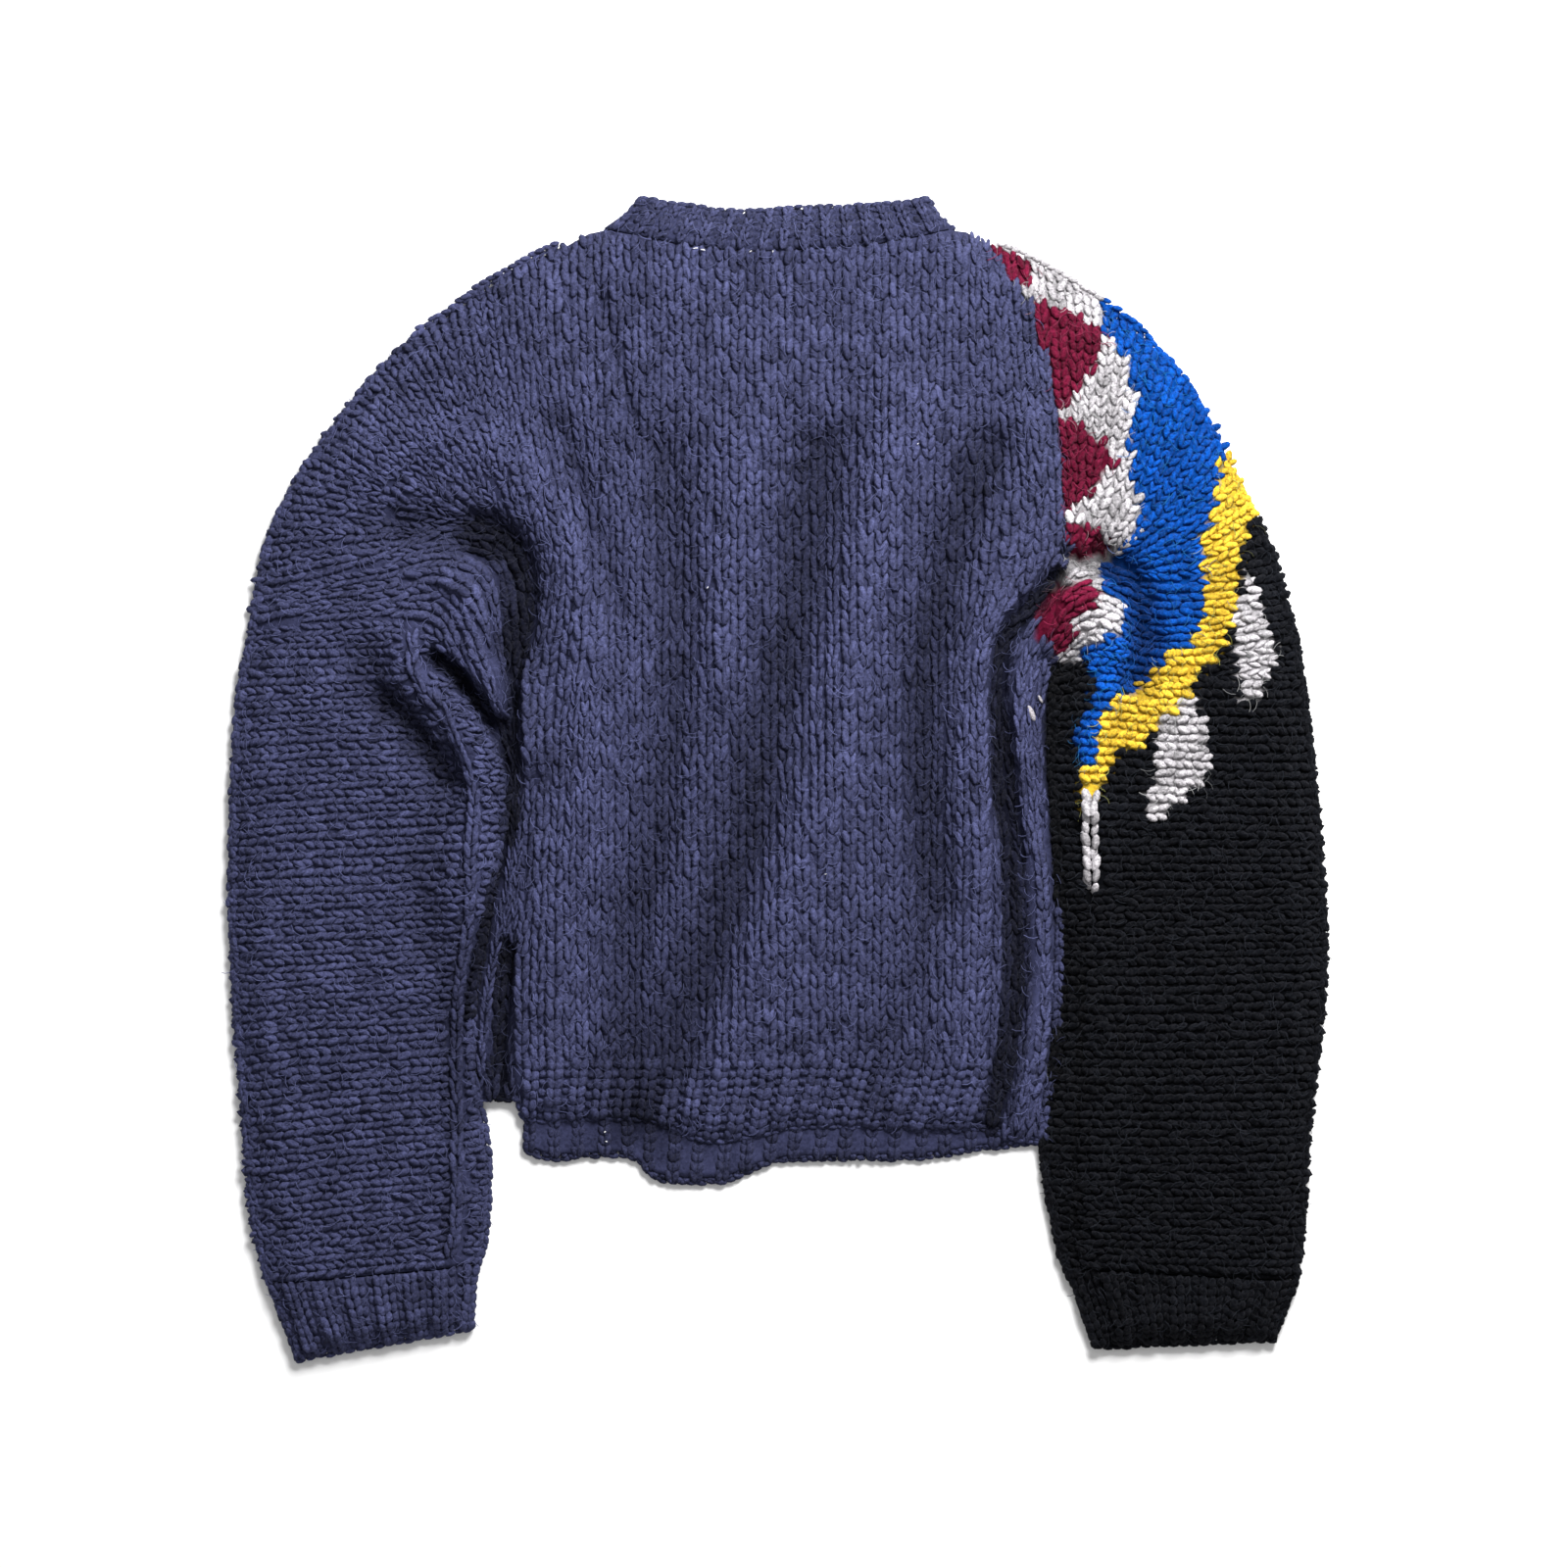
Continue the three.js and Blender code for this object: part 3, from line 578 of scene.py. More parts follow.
# Spun wool: the yarn's own colour, uneven dye, fibres as bump and a soft sheen
def woolMaterial(name, finish):
    material = newMaterial(name)
    tree = material.node_tree
    tint = addNode(tree, "ShaderNodeAttribute", attribute_name="tint").outputs["Color"]
    place = addNode(tree, "ShaderNodeTexCoord").outputs["Object"]
    mottle = noise(tree, place, finish["mottleScale"], 3)
    fibre = noise(tree, place, finish["fibreScale"], 4, 0.7)
    uneven = finish["fibreShade"]
    shade = addNode(tree, "ShaderNodeMapRange", {
        "Value": maths(tree, "MULTIPLY_ADD", fibre, uneven, mottle),
        "From Min": 0.35 + 0.35 * uneven, "From Max": 0.65 + 0.65 * uneven,
        "To Min": finish["darkest"], "To Max": finish["lightest"]})
    # single strands: the thin lines along which a noise crosses its middle value
    strand = noise(tree, place, finish["strandScale"], 1)
    offMiddle = maths(tree, "ABSOLUTE", maths(tree, "SUBTRACT", strand, 0.5))
    line = addNode(tree, "ShaderNodeMapRange", {
        "Value": offMiddle, "From Min": 0.0, "From Max": finish["strandWidth"],
        "To Min": finish["strandPale"], "To Max": 0.0})
    dyed = vectorMaths(tree, "SCALE", {0: tint, "Scale": shade.outputs[0]})
    pale = vectorMaths(tree, "MULTIPLY_ADD", {0: tint, 1: (0.8, 0.8, 0.8), 2: (0.012, 0.0115, 0.0125)})
    fuzzed = vectorMaths(tree, "MULTIPLY_ADD", {0: line.outputs[0], 1: pale, 2: dyed})
    bump = addNode(tree, "ShaderNodeBump", {
        "Strength": finish["bump"], "Distance": finish["bumpHeight"], "Height": fibre})
    surface = addNode(tree, "ShaderNodeBsdfPrincipled", {
        "Base Color": fuzzed, "Roughness": finish["roughness"], "Specular IOR Level": 0.04,
        "Sheen Weight": finish["sheen"], "Sheen Roughness": 0.5, "Sheen Tint": (*finish["sheenTint"], 1),
        "Normal": bump.outputs[0]})
    addNode(tree, "ShaderNodeOutputMaterial", {0: surface.outputs[0]})
    return material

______

- WHAT NEEDS TO BE DONE
Restate the listing in full, word for word.

- TASK RESULT
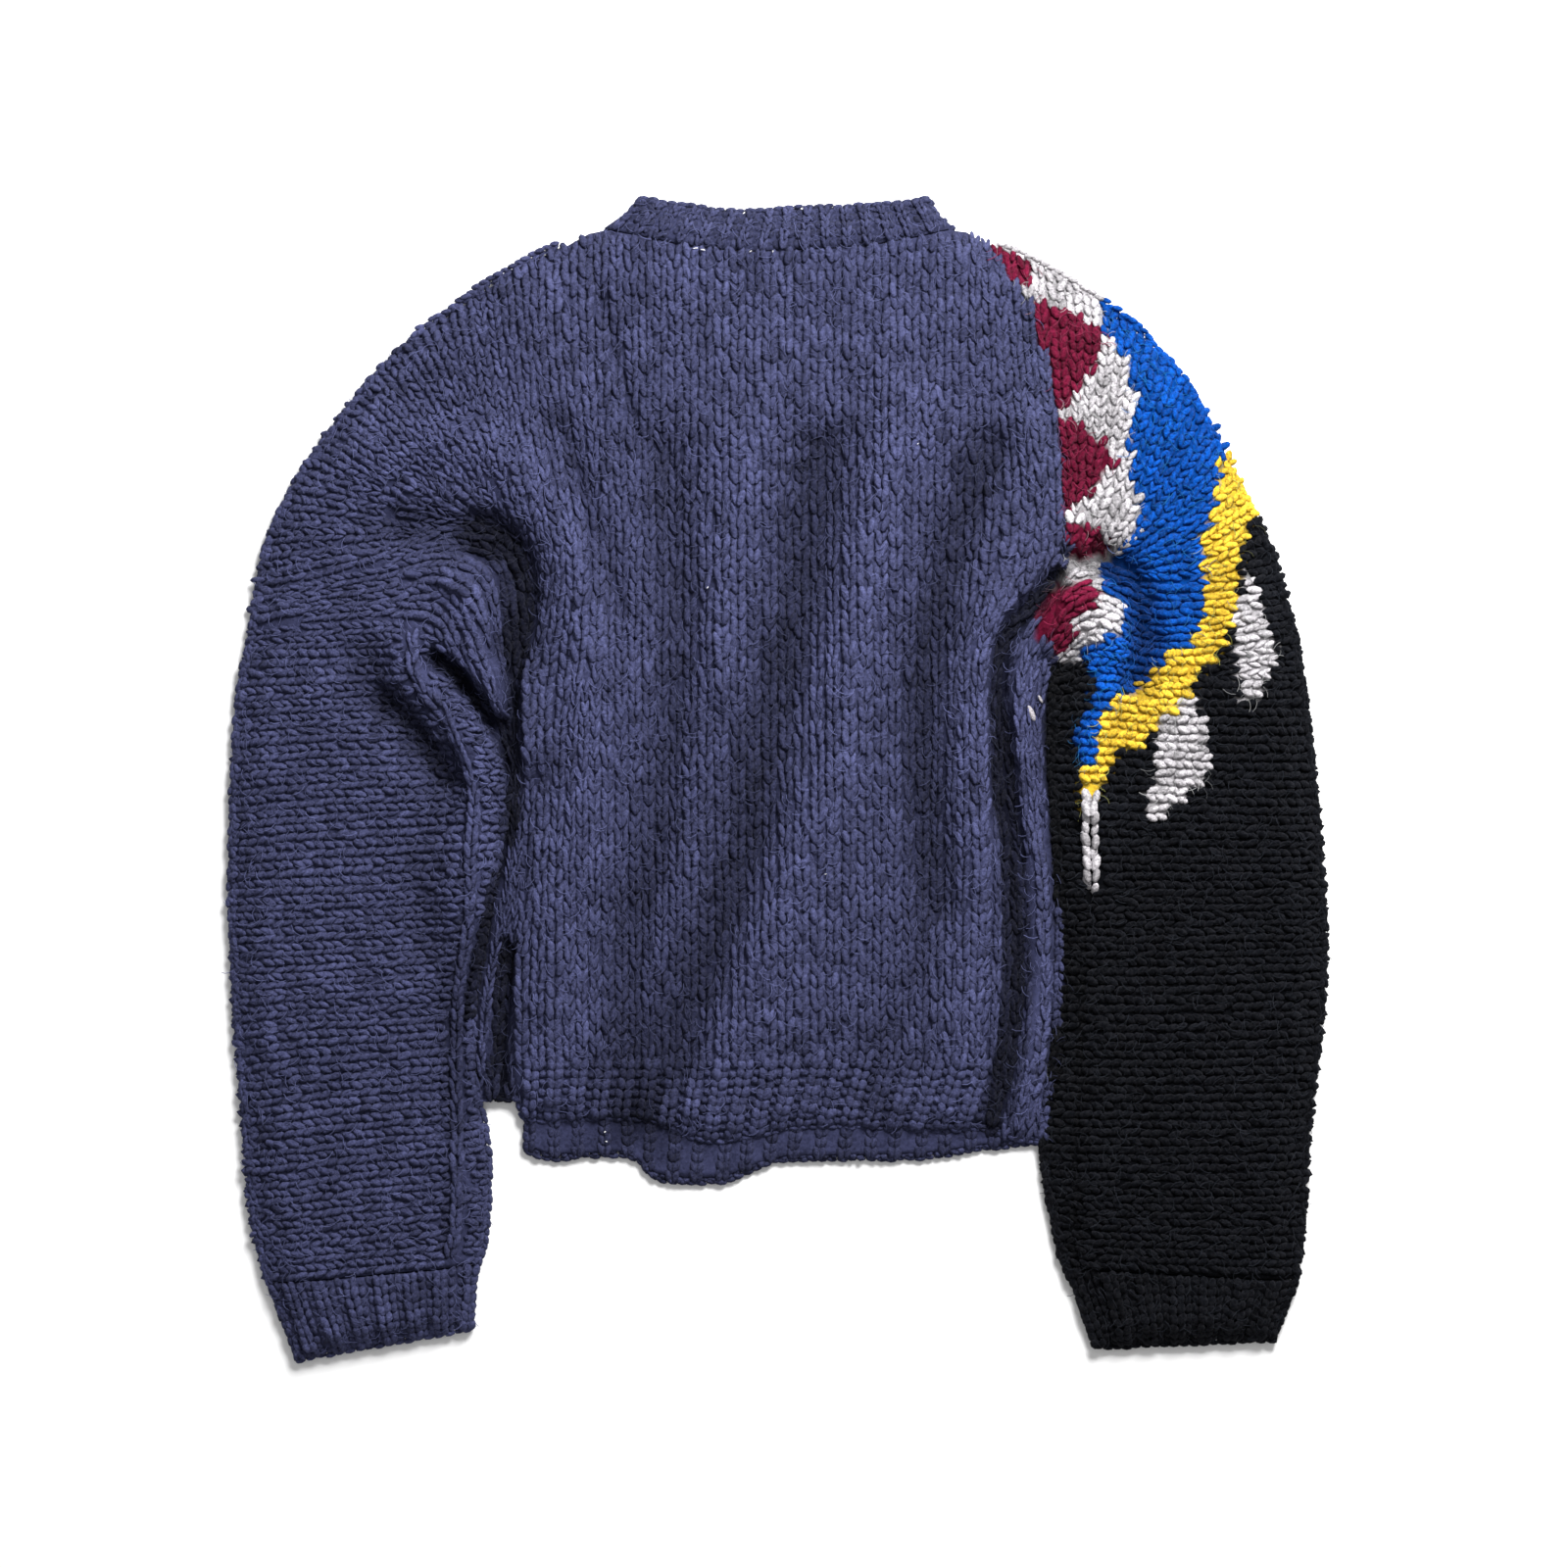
Continue the three.js and Blender code for this object: part 3, from line 578 of scene.py. More parts follow.
# Spun wool: the yarn's own colour, uneven dye, fibres as bump and a soft sheen
def woolMaterial(name, finish):
    material = newMaterial(name)
    tree = material.node_tree
    tint = addNode(tree, "ShaderNodeAttribute", attribute_name="tint").outputs["Color"]
    place = addNode(tree, "ShaderNodeTexCoord").outputs["Object"]
    mottle = noise(tree, place, finish["mottleScale"], 3)
    fibre = noise(tree, place, finish["fibreScale"], 4, 0.7)
    uneven = finish["fibreShade"]
    shade = addNode(tree, "ShaderNodeMapRange", {
        "Value": maths(tree, "MULTIPLY_ADD", fibre, uneven, mottle),
        "From Min": 0.35 + 0.35 * uneven, "From Max": 0.65 + 0.65 * uneven,
        "To Min": finish["darkest"], "To Max": finish["lightest"]})
    # single strands: the thin lines along which a noise crosses its middle value
    strand = noise(tree, place, finish["strandScale"], 1)
    offMiddle = maths(tree, "ABSOLUTE", maths(tree, "SUBTRACT", strand, 0.5))
    line = addNode(tree, "ShaderNodeMapRange", {
        "Value": offMiddle, "From Min": 0.0, "From Max": finish["strandWidth"],
        "To Min": finish["strandPale"], "To Max": 0.0})
    dyed = vectorMaths(tree, "SCALE", {0: tint, "Scale": shade.outputs[0]})
    pale = vectorMaths(tree, "MULTIPLY_ADD", {0: tint, 1: (0.8, 0.8, 0.8), 2: (0.012, 0.0115, 0.0125)})
    fuzzed = vectorMaths(tree, "MULTIPLY_ADD", {0: line.outputs[0], 1: pale, 2: dyed})
    bump = addNode(tree, "ShaderNodeBump", {
        "Strength": finish["bump"], "Distance": finish["bumpHeight"], "Height": fibre})
    surface = addNode(tree, "ShaderNodeBsdfPrincipled", {
        "Base Color": fuzzed, "Roughness": finish["roughness"], "Specular IOR Level": 0.04,
        "Sheen Weight": finish["sheen"], "Sheen Roughness": 0.5, "Sheen Tint": (*finish["sheenTint"], 1),
        "Normal": bump.outputs[0]})
    addNode(tree, "ShaderNodeOutputMaterial", {0: surface.outputs[0]})
    return material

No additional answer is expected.